→ **Stated goal**:
Each line from the start of the data below through the one containing "dirt, depth = (0.65, 40)" must be reproduced exactly.

→ **Material for this task**:
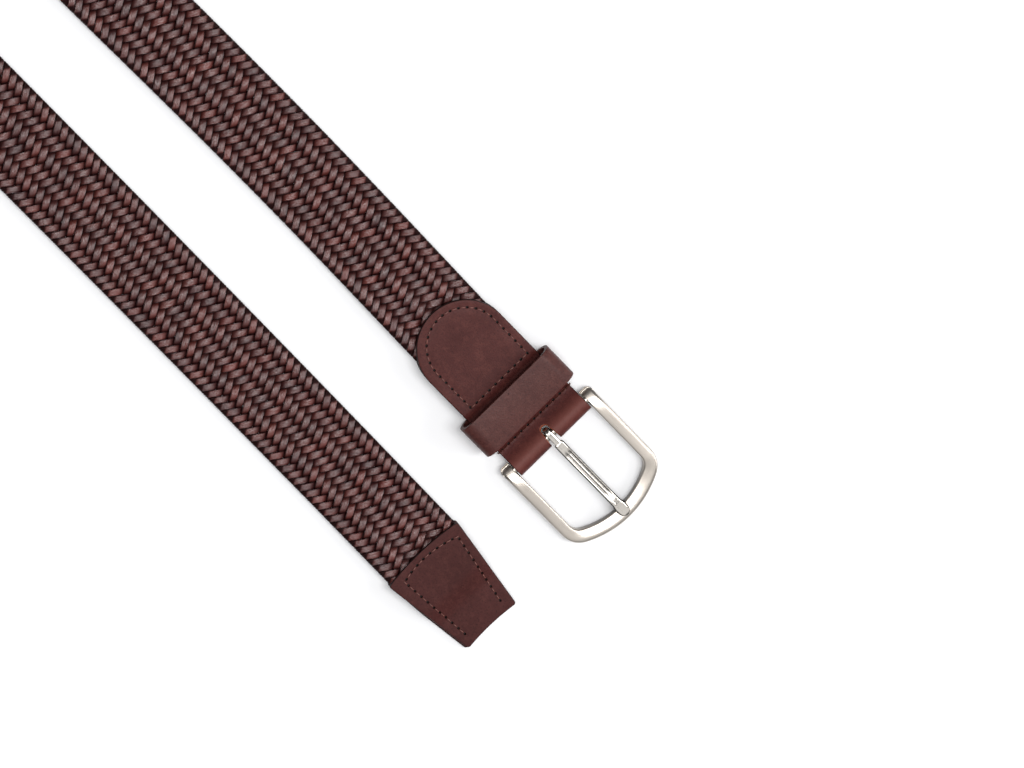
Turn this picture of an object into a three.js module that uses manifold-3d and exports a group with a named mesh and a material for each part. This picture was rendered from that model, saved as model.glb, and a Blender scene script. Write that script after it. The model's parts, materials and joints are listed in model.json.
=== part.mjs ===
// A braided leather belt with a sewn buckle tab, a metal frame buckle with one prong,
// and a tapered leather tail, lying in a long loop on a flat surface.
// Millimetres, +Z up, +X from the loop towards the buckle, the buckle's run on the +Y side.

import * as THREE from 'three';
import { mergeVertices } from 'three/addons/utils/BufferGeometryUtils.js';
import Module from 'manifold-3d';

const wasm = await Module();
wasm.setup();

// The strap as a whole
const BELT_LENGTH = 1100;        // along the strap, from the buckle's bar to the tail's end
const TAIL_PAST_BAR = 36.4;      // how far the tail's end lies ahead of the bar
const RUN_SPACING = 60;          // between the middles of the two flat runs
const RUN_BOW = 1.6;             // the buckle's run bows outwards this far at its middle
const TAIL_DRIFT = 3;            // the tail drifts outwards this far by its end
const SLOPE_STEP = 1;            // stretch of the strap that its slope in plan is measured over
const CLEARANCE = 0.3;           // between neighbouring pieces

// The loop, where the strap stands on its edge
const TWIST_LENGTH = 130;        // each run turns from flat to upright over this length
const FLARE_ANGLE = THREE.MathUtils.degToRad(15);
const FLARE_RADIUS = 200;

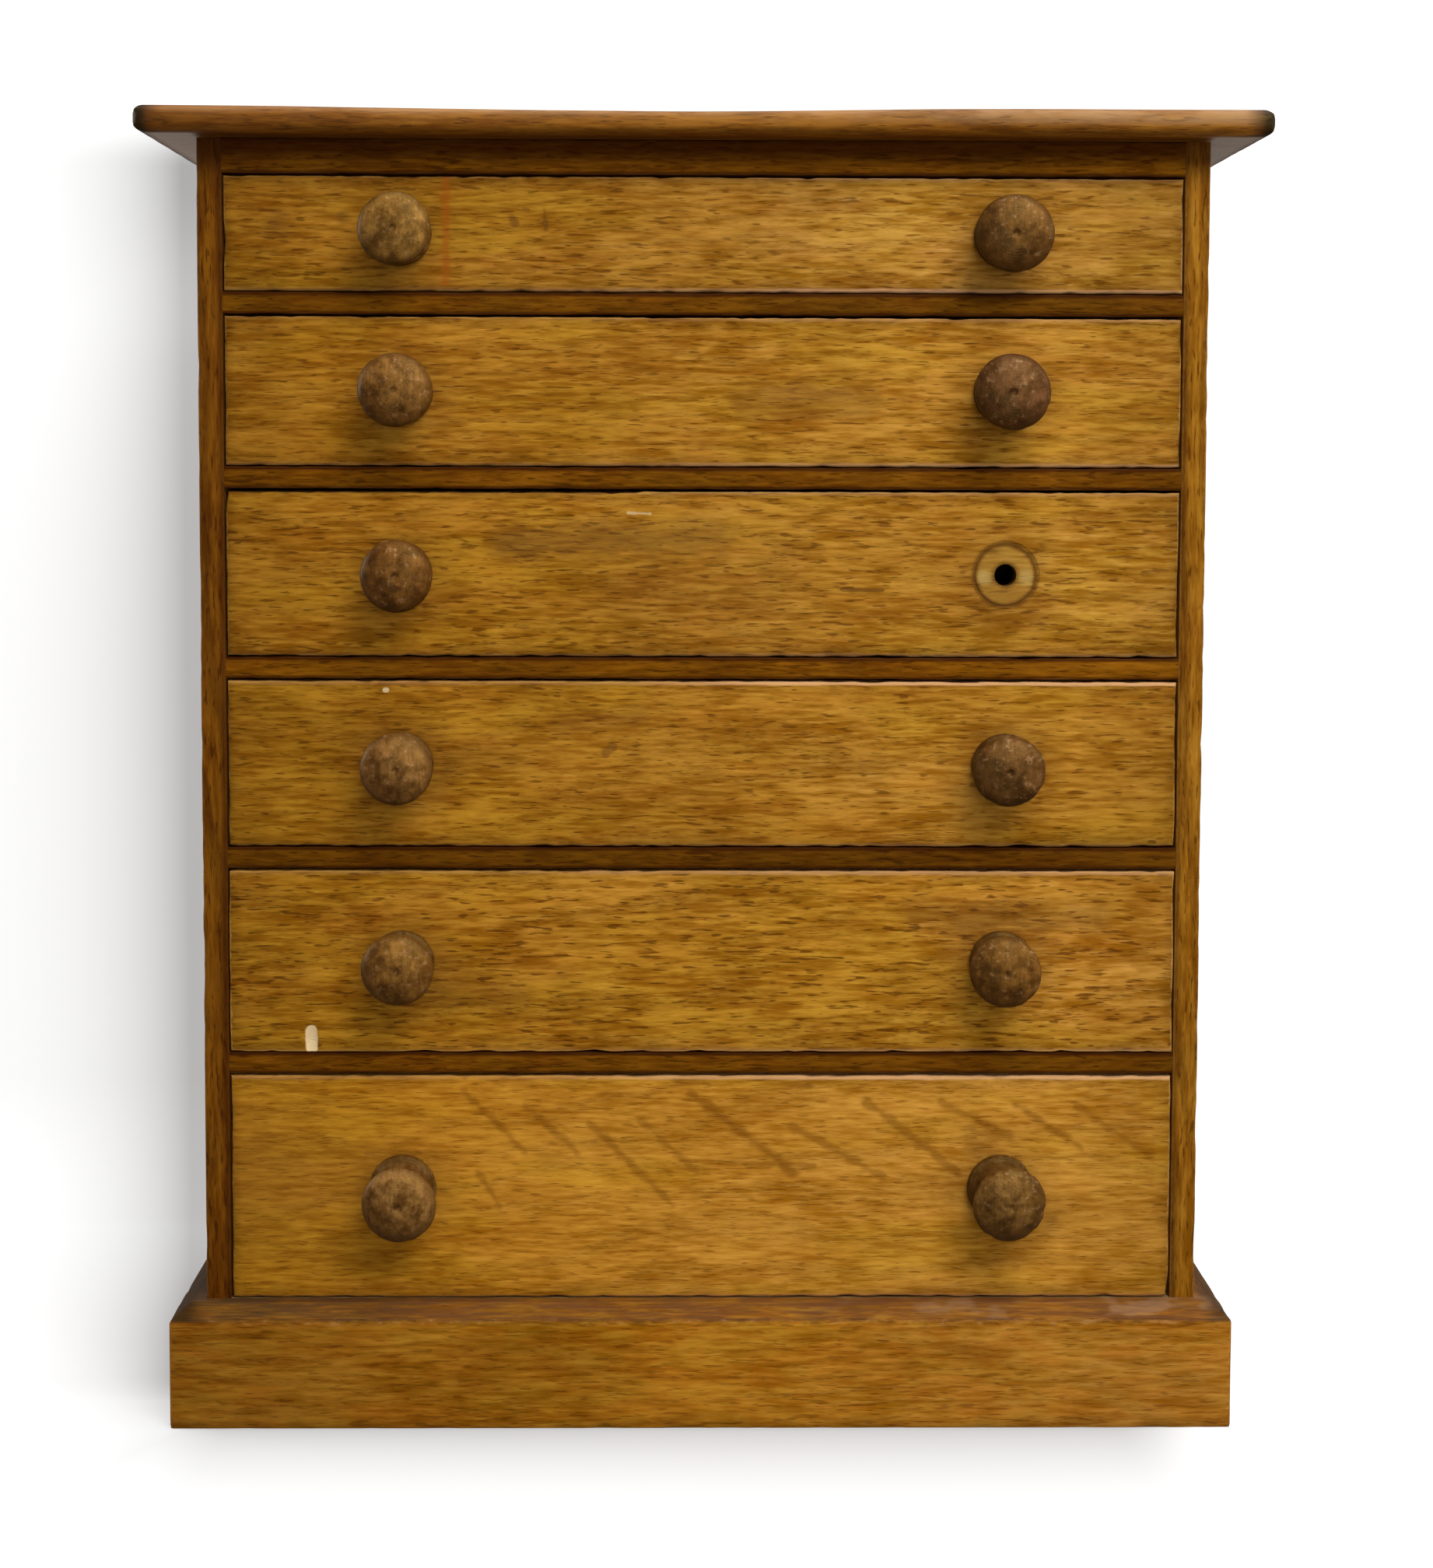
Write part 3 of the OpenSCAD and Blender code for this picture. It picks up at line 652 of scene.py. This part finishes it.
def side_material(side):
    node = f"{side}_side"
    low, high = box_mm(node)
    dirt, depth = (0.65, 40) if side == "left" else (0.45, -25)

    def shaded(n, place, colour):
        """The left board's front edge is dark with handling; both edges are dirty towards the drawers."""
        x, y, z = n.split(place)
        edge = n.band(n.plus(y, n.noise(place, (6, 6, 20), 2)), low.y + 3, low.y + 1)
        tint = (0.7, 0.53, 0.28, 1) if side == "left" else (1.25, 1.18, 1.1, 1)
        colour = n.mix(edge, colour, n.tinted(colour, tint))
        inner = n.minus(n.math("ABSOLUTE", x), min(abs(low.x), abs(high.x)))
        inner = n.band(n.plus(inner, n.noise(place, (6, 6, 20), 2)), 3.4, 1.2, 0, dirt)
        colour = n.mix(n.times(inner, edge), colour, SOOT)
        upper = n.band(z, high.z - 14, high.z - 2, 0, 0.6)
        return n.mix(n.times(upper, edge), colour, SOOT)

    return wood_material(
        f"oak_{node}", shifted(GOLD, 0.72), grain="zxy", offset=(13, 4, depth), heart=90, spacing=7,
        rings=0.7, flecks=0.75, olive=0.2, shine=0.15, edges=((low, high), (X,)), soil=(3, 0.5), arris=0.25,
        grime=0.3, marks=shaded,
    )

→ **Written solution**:
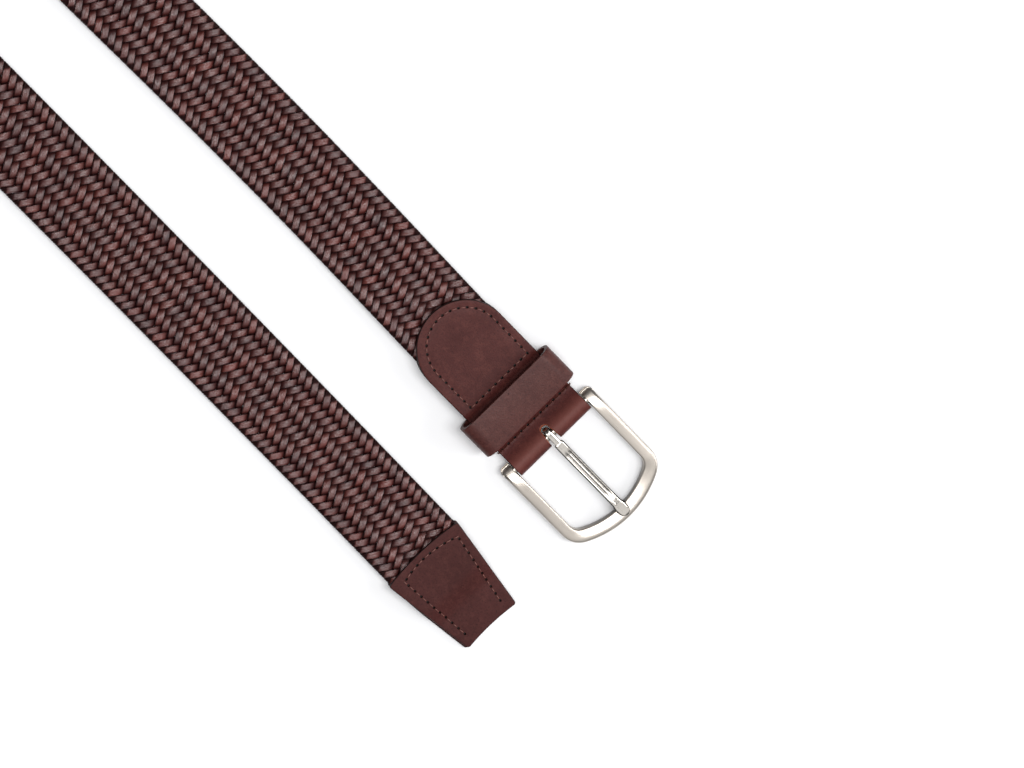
Turn this picture of an object into a three.js module that uses manifold-3d and exports a group with a named mesh and a material for each part. This picture was rendered from that model, saved as model.glb, and a Blender scene script. Write that script after it. The model's parts, materials and joints are listed in model.json.
=== part.mjs ===
// A braided leather belt with a sewn buckle tab, a metal frame buckle with one prong,
// and a tapered leather tail, lying in a long loop on a flat surface.
// Millimetres, +Z up, +X from the loop towards the buckle, the buckle's run on the +Y side.

import * as THREE from 'three';
import { mergeVertices } from 'three/addons/utils/BufferGeometryUtils.js';
import Module from 'manifold-3d';

const wasm = await Module();
wasm.setup();

// The strap as a whole
const BELT_LENGTH = 1100;        // along the strap, from the buckle's bar to the tail's end
const TAIL_PAST_BAR = 36.4;      // how far the tail's end lies ahead of the bar
const RUN_SPACING = 60;          // between the middles of the two flat runs
const RUN_BOW = 1.6;             // the buckle's run bows outwards this far at its middle
const TAIL_DRIFT = 3;            // the tail drifts outwards this far by its end
const SLOPE_STEP = 1;            // stretch of the strap that its slope in plan is measured over
const CLEARANCE = 0.3;           // between neighbouring pieces

// The loop, where the strap stands on its edge
const TWIST_LENGTH = 130;        // each run turns from flat to upright over this length
const FLARE_ANGLE = THREE.MathUtils.degToRad(15);
const FLARE_RADIUS = 200;

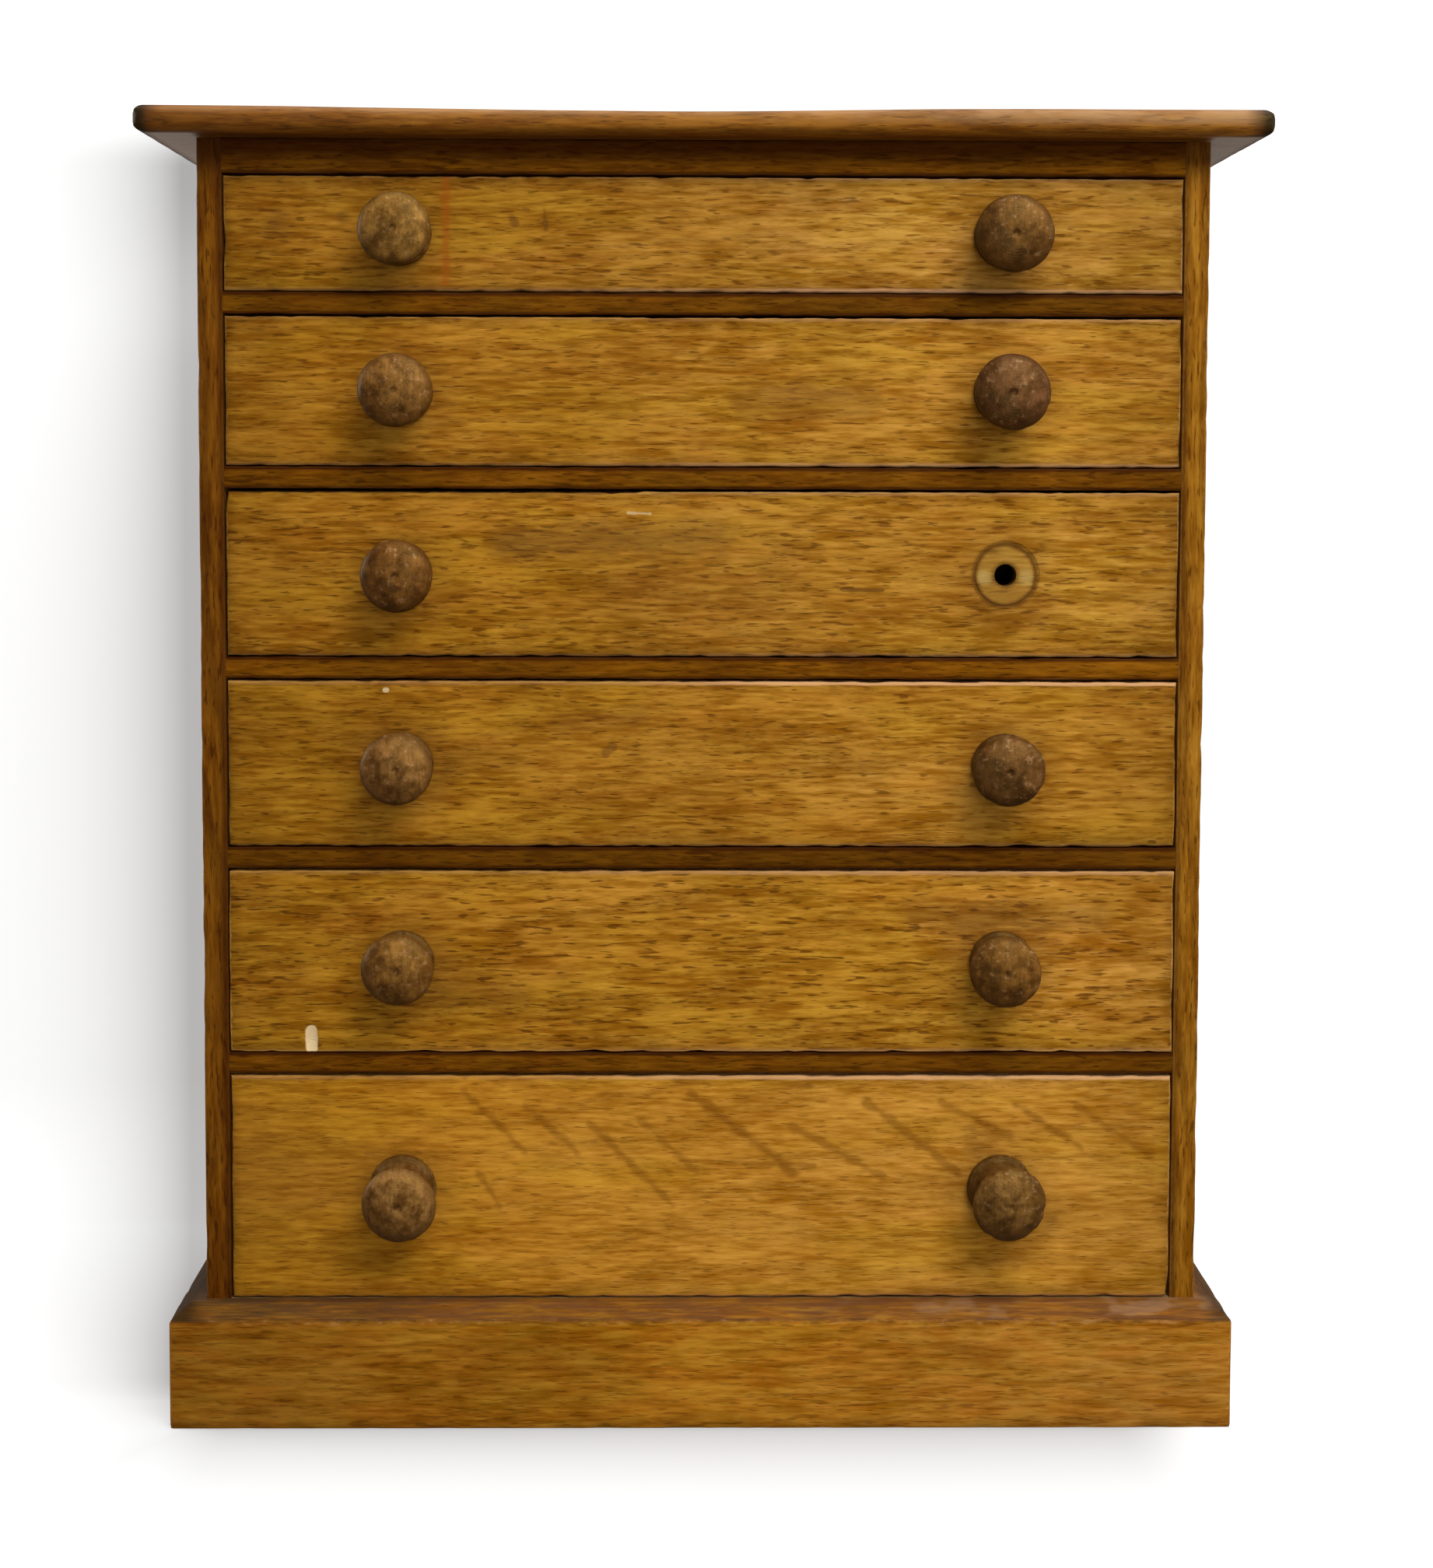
Write part 3 of the OpenSCAD and Blender code for this picture. It picks up at line 652 of scene.py. This part finishes it.
def side_material(side):
    node = f"{side}_side"
    low, high = box_mm(node)
    dirt, depth = (0.65, 40) if side == "left" else (0.45, -25)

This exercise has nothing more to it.